GIVEN TASK
Copy each line that has the string "this" somewhere in it.

DATASET EXTRACT
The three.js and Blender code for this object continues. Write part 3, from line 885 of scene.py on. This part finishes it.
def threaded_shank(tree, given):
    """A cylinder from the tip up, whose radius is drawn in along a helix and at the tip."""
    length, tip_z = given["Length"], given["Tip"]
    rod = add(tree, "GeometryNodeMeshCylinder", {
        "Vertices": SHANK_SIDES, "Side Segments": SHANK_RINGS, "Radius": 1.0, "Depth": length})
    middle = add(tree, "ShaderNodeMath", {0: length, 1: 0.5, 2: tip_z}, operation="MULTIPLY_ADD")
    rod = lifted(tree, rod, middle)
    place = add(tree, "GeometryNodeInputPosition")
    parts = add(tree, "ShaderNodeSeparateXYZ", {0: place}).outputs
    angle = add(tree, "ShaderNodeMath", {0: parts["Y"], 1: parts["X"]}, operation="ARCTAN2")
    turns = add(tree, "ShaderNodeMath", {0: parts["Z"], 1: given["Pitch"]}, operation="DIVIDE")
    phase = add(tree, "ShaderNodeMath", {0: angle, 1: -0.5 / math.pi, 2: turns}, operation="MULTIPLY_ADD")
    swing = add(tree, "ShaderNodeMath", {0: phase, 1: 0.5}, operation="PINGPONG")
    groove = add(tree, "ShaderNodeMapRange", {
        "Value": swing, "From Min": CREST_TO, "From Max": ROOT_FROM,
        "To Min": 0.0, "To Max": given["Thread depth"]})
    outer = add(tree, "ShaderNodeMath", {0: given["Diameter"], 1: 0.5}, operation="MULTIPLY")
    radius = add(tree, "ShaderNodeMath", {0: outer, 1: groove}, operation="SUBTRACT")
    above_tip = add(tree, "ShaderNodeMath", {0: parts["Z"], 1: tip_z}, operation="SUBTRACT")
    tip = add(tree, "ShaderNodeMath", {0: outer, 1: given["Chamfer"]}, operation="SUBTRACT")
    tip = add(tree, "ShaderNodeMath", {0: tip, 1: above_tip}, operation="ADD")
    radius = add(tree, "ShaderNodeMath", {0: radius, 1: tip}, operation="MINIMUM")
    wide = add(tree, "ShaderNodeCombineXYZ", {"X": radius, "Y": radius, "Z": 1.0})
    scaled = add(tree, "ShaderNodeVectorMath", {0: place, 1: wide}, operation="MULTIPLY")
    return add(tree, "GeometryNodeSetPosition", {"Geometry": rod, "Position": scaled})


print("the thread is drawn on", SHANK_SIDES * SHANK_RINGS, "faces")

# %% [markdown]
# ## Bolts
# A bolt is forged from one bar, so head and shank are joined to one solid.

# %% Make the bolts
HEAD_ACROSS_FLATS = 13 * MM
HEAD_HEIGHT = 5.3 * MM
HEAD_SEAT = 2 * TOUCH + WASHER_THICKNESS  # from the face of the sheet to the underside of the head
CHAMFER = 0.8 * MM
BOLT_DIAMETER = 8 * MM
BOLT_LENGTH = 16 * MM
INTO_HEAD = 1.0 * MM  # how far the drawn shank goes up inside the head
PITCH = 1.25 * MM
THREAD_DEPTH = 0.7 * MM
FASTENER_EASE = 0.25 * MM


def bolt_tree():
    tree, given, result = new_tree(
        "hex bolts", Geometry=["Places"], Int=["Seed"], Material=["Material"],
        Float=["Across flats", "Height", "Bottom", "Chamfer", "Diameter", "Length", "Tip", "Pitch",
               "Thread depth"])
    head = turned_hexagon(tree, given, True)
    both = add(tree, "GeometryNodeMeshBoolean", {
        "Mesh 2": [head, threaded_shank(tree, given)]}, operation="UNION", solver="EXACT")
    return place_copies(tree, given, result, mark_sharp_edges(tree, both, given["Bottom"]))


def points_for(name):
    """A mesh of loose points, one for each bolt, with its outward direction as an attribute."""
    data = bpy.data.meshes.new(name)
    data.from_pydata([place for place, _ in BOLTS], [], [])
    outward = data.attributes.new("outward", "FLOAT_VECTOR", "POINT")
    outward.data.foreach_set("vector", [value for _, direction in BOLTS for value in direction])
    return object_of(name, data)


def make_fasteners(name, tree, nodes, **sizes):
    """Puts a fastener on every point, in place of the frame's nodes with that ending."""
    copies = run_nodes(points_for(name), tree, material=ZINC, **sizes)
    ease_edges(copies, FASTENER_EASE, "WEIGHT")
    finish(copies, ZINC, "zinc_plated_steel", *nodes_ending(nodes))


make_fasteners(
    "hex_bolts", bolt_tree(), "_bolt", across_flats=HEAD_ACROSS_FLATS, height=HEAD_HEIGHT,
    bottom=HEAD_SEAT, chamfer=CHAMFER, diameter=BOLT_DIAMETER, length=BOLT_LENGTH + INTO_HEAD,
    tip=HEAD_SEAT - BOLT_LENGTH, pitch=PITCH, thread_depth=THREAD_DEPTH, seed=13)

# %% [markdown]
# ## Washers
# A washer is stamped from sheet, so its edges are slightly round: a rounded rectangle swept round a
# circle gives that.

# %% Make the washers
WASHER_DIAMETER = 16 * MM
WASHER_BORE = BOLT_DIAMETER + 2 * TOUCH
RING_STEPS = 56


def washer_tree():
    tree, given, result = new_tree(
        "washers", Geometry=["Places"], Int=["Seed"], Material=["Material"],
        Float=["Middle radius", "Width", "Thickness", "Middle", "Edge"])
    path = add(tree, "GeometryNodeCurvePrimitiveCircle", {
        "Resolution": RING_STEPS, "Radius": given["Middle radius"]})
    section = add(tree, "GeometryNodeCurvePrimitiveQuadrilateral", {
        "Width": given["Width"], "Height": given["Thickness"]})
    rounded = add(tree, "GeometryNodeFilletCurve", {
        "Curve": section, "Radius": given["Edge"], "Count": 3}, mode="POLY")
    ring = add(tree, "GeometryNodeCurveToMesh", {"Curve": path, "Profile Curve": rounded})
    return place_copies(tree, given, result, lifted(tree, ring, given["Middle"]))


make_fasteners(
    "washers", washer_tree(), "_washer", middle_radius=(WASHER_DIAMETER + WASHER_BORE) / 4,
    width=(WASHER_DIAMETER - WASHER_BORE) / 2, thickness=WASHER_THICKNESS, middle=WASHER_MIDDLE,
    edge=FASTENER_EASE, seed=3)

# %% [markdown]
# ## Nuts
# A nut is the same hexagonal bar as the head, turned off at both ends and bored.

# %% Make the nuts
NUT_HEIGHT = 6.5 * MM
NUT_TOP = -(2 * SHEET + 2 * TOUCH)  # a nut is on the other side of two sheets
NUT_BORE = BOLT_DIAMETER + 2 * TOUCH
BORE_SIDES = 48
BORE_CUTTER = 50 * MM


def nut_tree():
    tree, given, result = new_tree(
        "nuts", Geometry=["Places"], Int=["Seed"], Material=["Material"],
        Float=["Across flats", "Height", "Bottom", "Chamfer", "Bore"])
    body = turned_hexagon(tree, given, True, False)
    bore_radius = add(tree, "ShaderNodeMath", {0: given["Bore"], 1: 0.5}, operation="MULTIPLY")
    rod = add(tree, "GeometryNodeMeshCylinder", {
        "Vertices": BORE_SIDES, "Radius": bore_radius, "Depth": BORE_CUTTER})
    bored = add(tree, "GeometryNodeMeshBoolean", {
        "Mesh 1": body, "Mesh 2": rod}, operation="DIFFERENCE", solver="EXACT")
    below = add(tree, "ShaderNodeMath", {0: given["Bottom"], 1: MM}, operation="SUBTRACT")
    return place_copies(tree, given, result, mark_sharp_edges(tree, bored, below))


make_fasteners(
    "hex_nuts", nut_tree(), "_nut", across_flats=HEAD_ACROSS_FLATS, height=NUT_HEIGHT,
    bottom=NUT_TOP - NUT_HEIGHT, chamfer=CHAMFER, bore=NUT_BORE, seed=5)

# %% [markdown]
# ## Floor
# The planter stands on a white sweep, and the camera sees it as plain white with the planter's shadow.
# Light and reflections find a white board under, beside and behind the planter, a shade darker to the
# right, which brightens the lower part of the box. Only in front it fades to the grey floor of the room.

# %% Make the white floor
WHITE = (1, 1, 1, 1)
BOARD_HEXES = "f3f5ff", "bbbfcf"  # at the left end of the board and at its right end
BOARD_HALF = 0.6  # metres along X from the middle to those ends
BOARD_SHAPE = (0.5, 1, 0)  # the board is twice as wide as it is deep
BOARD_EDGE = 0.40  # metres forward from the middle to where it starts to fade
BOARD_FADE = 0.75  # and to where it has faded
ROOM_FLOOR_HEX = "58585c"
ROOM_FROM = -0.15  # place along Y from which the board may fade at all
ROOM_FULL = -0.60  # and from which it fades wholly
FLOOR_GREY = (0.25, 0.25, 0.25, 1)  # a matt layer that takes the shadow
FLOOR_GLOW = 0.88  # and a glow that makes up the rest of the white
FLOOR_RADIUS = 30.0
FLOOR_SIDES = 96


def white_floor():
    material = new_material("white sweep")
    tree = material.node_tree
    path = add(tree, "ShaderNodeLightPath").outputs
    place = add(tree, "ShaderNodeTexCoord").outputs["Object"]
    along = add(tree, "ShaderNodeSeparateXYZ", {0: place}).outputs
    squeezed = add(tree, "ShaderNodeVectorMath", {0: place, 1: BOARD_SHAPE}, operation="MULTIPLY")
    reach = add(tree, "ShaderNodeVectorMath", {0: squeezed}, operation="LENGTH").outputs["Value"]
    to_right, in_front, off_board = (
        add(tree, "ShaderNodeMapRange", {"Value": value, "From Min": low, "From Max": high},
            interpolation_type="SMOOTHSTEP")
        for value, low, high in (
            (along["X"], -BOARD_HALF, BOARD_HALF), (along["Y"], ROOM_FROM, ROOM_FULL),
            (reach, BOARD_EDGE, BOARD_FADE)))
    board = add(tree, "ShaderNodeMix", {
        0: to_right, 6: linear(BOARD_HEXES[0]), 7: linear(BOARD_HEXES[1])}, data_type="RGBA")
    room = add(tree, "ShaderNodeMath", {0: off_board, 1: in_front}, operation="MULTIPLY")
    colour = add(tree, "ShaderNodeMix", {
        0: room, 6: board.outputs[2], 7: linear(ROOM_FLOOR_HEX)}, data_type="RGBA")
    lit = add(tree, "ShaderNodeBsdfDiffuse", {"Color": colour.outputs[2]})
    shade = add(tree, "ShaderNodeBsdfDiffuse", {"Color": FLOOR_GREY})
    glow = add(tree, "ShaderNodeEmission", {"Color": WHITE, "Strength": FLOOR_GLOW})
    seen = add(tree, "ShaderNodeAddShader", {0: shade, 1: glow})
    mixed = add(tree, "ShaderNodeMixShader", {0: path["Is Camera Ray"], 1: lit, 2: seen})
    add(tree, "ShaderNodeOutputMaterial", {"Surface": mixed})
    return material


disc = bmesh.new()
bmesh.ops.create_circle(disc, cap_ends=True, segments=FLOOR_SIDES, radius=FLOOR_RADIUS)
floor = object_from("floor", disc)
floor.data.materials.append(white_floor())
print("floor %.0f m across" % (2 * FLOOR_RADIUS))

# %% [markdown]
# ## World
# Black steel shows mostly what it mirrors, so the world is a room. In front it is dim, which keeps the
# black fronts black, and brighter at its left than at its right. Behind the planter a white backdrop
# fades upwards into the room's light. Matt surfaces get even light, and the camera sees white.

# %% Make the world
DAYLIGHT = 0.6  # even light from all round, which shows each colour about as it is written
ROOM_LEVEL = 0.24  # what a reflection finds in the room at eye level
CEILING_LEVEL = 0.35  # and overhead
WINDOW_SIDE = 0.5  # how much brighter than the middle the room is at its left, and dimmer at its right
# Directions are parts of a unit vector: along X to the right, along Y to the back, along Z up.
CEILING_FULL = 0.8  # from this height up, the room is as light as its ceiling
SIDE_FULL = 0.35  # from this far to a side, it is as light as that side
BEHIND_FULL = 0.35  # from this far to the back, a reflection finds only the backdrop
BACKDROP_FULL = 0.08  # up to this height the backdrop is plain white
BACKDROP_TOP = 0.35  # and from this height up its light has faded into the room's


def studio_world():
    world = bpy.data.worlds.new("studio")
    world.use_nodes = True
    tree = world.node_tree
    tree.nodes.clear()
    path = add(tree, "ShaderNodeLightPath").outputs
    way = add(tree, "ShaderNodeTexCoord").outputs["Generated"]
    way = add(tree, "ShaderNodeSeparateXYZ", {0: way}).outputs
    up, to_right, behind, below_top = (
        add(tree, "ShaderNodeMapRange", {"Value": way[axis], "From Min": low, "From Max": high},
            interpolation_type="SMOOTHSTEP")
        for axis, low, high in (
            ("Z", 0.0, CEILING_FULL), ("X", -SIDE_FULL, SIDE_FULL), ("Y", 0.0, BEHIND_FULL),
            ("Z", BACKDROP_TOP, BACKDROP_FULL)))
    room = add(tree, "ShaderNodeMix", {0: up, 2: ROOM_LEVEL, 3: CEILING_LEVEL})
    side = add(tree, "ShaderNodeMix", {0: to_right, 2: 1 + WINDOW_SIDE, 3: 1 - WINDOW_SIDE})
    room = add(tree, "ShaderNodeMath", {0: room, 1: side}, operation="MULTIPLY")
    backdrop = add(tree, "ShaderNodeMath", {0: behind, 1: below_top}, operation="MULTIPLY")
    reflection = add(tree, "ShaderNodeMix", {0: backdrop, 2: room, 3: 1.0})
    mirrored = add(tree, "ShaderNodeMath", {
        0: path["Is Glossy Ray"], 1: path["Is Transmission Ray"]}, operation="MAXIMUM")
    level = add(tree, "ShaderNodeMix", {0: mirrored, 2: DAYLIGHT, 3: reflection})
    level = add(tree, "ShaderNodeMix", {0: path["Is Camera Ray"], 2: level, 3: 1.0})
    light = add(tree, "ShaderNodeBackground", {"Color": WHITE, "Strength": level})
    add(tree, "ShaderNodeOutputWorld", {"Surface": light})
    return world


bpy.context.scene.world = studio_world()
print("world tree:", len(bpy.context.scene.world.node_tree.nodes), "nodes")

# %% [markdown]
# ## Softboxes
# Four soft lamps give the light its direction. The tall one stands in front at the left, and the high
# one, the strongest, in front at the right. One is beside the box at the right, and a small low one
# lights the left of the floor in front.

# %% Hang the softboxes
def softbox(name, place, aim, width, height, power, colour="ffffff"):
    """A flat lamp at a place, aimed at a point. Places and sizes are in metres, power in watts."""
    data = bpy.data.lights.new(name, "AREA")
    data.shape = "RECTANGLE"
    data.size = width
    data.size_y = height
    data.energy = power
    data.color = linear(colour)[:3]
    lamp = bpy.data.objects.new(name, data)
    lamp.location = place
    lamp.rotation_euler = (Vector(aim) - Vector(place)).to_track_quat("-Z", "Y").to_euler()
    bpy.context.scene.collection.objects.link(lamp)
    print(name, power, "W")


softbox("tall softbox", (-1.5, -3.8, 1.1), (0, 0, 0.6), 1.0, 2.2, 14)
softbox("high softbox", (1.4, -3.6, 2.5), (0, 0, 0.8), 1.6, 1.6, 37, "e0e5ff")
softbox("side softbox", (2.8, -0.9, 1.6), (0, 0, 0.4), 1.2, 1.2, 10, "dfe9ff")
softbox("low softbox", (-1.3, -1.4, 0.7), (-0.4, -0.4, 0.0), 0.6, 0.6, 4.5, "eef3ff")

COMPLETED TASK
The three.js and Blender code for this object continues. Write part 3, from line 885 of scene.py on. This part finishes it.
CEILING_FULL = 0.8  # from this height up, the room is as light as its ceiling
SIDE_FULL = 0.35  # from this far to a side, it is as light as that side
BEHIND_FULL = 0.35  # from this far to the back, a reflection finds only the backdrop
BACKDROP_FULL = 0.08  # up to this height the backdrop is plain white
BACKDROP_TOP = 0.35  # and from this height up its light has faded into the room's